Our FLOTUS Forever sat for a conversation in Denver yesterday to a crowd of mostly women and discussed many of the things she advocated for as First Lady, including nutrition and education for girls, but she also touched on the racism she experienced.
WFCO President and CEO Lauren Casteel commented that Obama broke a glass ceiling by becoming the first black first lady. She then asked which of the falling glass shards cut the deepest.
“The shards that cut me the deepest were the ones that intended to cut,” she said, referencing being called an ape and people talking about her bottom. “Knowing that after eight years of working really hard for this country, there are still people who won’t see me for what I am because of my skin color.”
She said she can’t pretend like it doesn’t hurt because that lets those who do the hurting off the hook.
“Women, we endure those cuts in so many ways that we don’t even notice we’re cut,” she said. “We are living with small tiny cuts, and we are bleeding every single day. And we’re still getting up.”
But Obama said women should own their scars. Referring to failure, she said those wounds hurt deeply but they heal with time. If women own their scars, they can encourage younger girls who are getting their first cuts.
(cont. Denver Post)
I like this.
I understand putting on a brave face for bullies. Don’t give them the power or satisfaction of letting them know they’ve hurt you. It’s why we teach kids “Sticks & stones may break my bones but words will never hurt me.” The theory is if you ignore them, they’ll leave you alone. The bully wants to hurt you. Their goal is to affect you and watch you react. If you don’t give them that reaction, then they haven’t achieved their goal and they lose interest. Maybe they realize bullying is a waste of their time and they find something else to do.

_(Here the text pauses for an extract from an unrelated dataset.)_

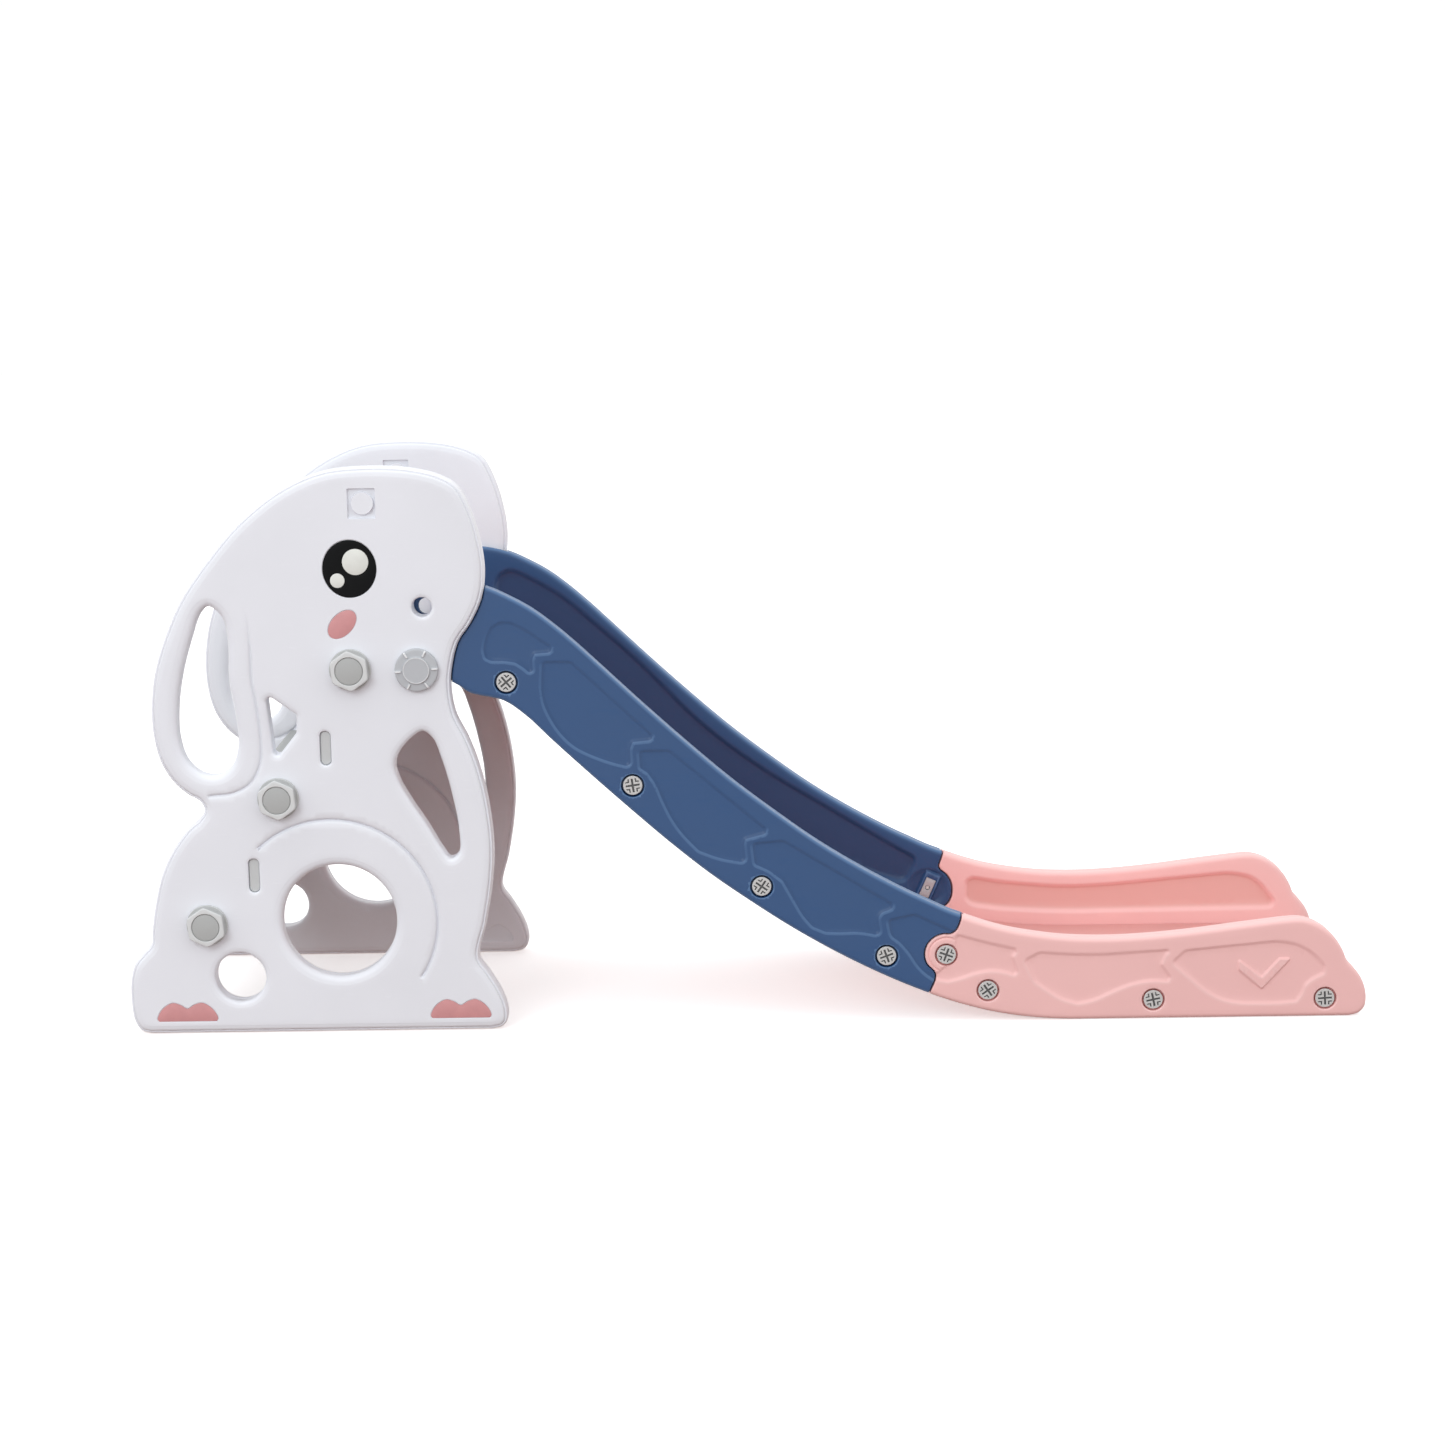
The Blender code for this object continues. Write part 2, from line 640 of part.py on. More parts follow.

But that doesn’t mean words don’t hurt unless you allow them to. That’s the RuPaul School of Don’t Be So Sensitive that I’ve never subscribed to, and I think what Michelle Obama said is important because it’s not really a conversation we usually have with our kids. Somewhere along the line, bullies stopped needed a reaction. They troll because it makes them feel good about themselves. They feel better about their shortcomings by putting someone else down. They try to make others feel small so they can feel bigger. It doesn’t matter if the subject reacts or not – they’ve gotten what they wanted from just having an audience to yell at, part of which will support them and part of which will react based on the general impropriety of the trolling.
Michelle Obama is coming at this admitting that she was hurt. That hurt didn’t stop her from working toward her goals and it didn’t make her into a horrible person, but it’s okay to acknowledge that hurt. Other girls who are hurt by words can then look at this powerful woman and say She was affected so it’s okay that I am too, but it didn’t define her, and it doesn’t define me.
It’s a fine line to walk between acknowledging your pain and wallowing in it, but obviously Michelle Obama is the best example. She’s probably taken more fire than any other woman on the planet and look at her, still gracious, still positive, and still inspiring others while not ignoring the negativity that was thrown her way. Now, I’m not saying I wouldn’t love a good ol’ nasty tell-all where she gives the business to all her haters, but she’s not wired that way, and we’re still so blessed to have her.